La relation de la main gauche avec la main droite exprime chez les Orientaux la communion la plus étroite et la plus intime. Si donc l'une doit ignorer absolument l'acte accompli par l'autre, cela signifie que les manifestations de notre vie ne doivent en aucune façon occuper notre esprit, mais se produire sans qu'il s'y arrête, sans qu'il y intervienne, sans qu'il les raisonne. Nous devons vivre ingénument, c'est-à-dire sans y songer, d'une manière immédiate et primesautière. Quand l'impulsion intérieure se réalise involontairement, la main gauche elle-même ignore le mouvement de la main droite, parce qu'il s'est accompli d'instinct.

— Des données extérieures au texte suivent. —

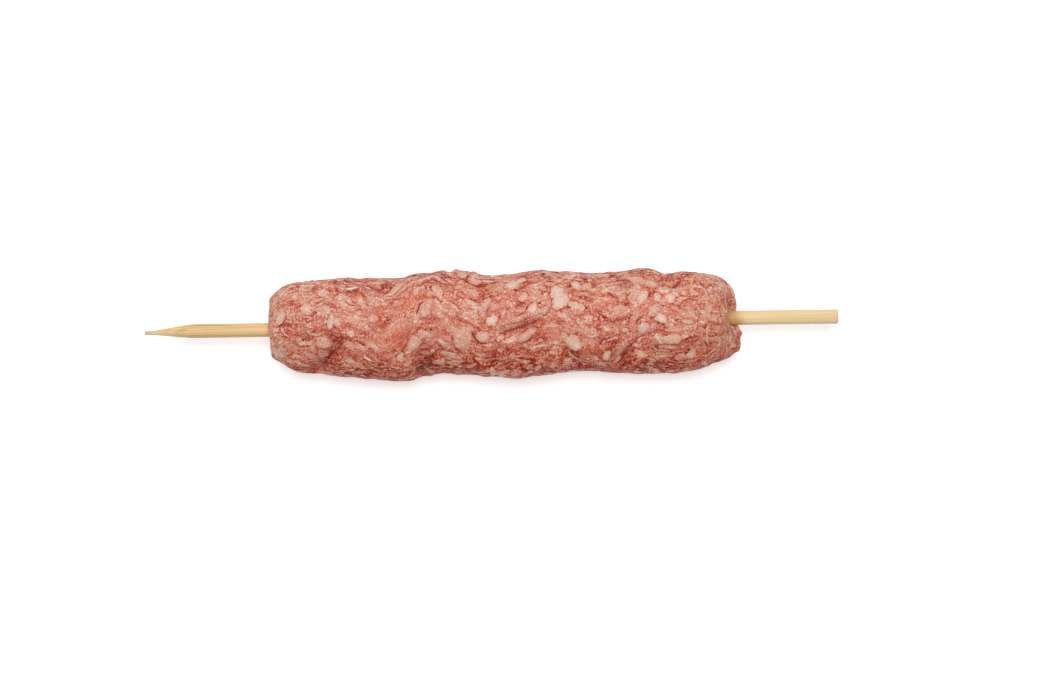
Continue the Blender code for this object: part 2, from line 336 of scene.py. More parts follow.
# Smaller swells, ragged bits of the outline, and the dents and nubs of the two end faces
RAGGED = rows(Swell, (
    (-52, 84, 7, 9, -0.5), (-30, 84, 5, 9, -0.6), (-7, 84, 4, 8, 0.65), (5, 84, 6, 9, -0.3),
    (29, 84, 4, 8, -0.35), (42.5, 84, 2.5, 8, -0.4), (55.5, 80, 4, 8, -0.55), (66.5, 84, 3, 8, 0.4),
    (-54, -84, 4, 8, 0.5), (-37, -84, 2, 6, 0.4), (-17.2, -84, 2.4, 7, 0.6), (-12.5, -84, 3.5, 8, -0.35),
    (-2, -84, 2.5, 7, 0.35), (7.5, -84, 3, 7, 0.4), (18, -84, 3, 7, 0.35), (27, -86, 3.5, 7, 0.45),
    (35, -84, 5, 7, 0.35), (49.5, -84, 3.5, 7, -0.3), (58.5, -84, 4, 7, 0.45), (73.5, -88, 3.5, 6, 0.9),
    (79.5, 0, 2.6, 80, -1.4), (-70.5, -84, 3.5, 6, 0.3), (-71.5, 70, 2.5, 8, -0.5), (-66.5, 84, 3, 6, -0.2),
    (-69, 84, 1.3, 6, 0.9), (-9.7, 84, 1, 1.6, 0.55, 20), (-4.5, 84, 0.8, 1.4, 0.3),
    (77.5, -100, 0.9, 1.2, 0.5), (76, -93, 1, 1.2, 0.55), (-67.5, 90, 1.4, 1.6, 0.3),
    (51.5, 88, 1.2, 2, 0.35), (-65.8, 88, 1.6, 6, 0.9), (-70.6, 82, 1.6, 6, -0.8), (-69, 84, 2.4, 6, -0.6),
    (-62.2, 88, 1, 6, -0.3), (-68.7, -88, 1.3, 5, -0.75), (-65.2, -88, 1.5, 5, 0.65),
    (-60.9, -88, 1.8, 6, -0.5), (75.3, -88, 1.2, 5, -0.6), (77.2, -92, 0.9, 3, 0.3), (72, -88, 1, 4, 0.35),
    (69.2, -88, 2, 5, 0.35), (64.5, -88, 1.5, 5, -0.3), (-11.6, 84, 0.9, 4, -0.5), (-16.5, 84, 2, 6, -0.35),
    (-37.3, 86, 2, 6, -0.3), (-25.2, 86, 2, 6, -0.3), (-41.5, -86, 3, 6, 0.25), (-22.8, -86, 1.6, 6, 0.3),
    (-18.3, -86, 1.2, 6, 0.4), (-14.8, -86, 1.5, 6, -0.25), (42.3, -86, 1.5, 6, 0.3),
    (52.7, -86, 1.5, 6, 0.35), (76.6, 50, 3.4, 3.6, -2), (74.8, -134, 1.1, 1.1, 0.9),
    (73.4, -108, 1, 1.3, -0.6),
))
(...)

Quoi donc que nous fassions, ne nous y attardons pas en pensée, ni au moment même, ni dans la suite. Les réflexions qui accompagnent, soupèsent, discutent nos actions, troublent et compromettent la spontanéité de nos manifestations tout autant que les réflexions de notre entourage. Notre conduite en est défraîchie, le fruit perd son duvet. La lumière que nous projetons sur nous-mêmes nous ternit. Elle ôte à notre vie l'originalité qui en fait le charme, la fraîcheur, la limpidité, la force jaillissante et la certitude intuitive. Le déploiement de notre génie propre est inséparable de la spontanéité des phénomènes intimes qui seule permet à notre être nouveau de rayonner dans toute sa pureté et de se manifester par une activité créatrice.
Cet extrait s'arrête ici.